The two may correspond almost entirely to a government position, while the other – of an independent ombudsman – may be effectively deprived of a platform for expressing its doubts, at best it will be significantly limited.

In an attempt to flag the dangers of the CT ruling which would lead to a de facto attempt to remove Adam Bodnar from office, Equinet (the European Network of Equality Bodies) has issued a letter in October of 2020, asking the Polish government to keep in mind the fact that the effectiveness of an equality body is linked to its independence.

Vera Jourova, the Vice President of the European Commission for Values and Transparency, has also issued a letter to Polish authorities, in which she emphasized the important function of the ombudsman.

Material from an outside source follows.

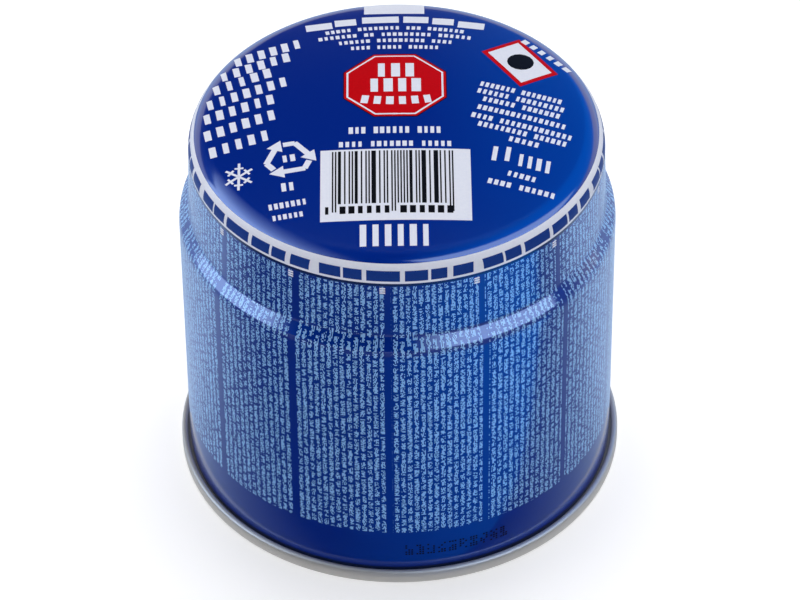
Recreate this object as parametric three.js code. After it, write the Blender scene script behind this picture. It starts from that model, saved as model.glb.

The non-partisan Ombudsman gives citizens the possibility of taking their case under independent assessment and control. They can count on the Ombudsman to join in the most important proceedings, support them in constructing independent complaints and undertake other actions.

It is the Ombudsman who may, by consistently carrying out statutory tasks, obstruct the authorities’ road to introducing policies harmful to the protection of civil rights and freedoms, as well as the rule of law. After all – the Ombudsman should be a watchdog, not a lapdog.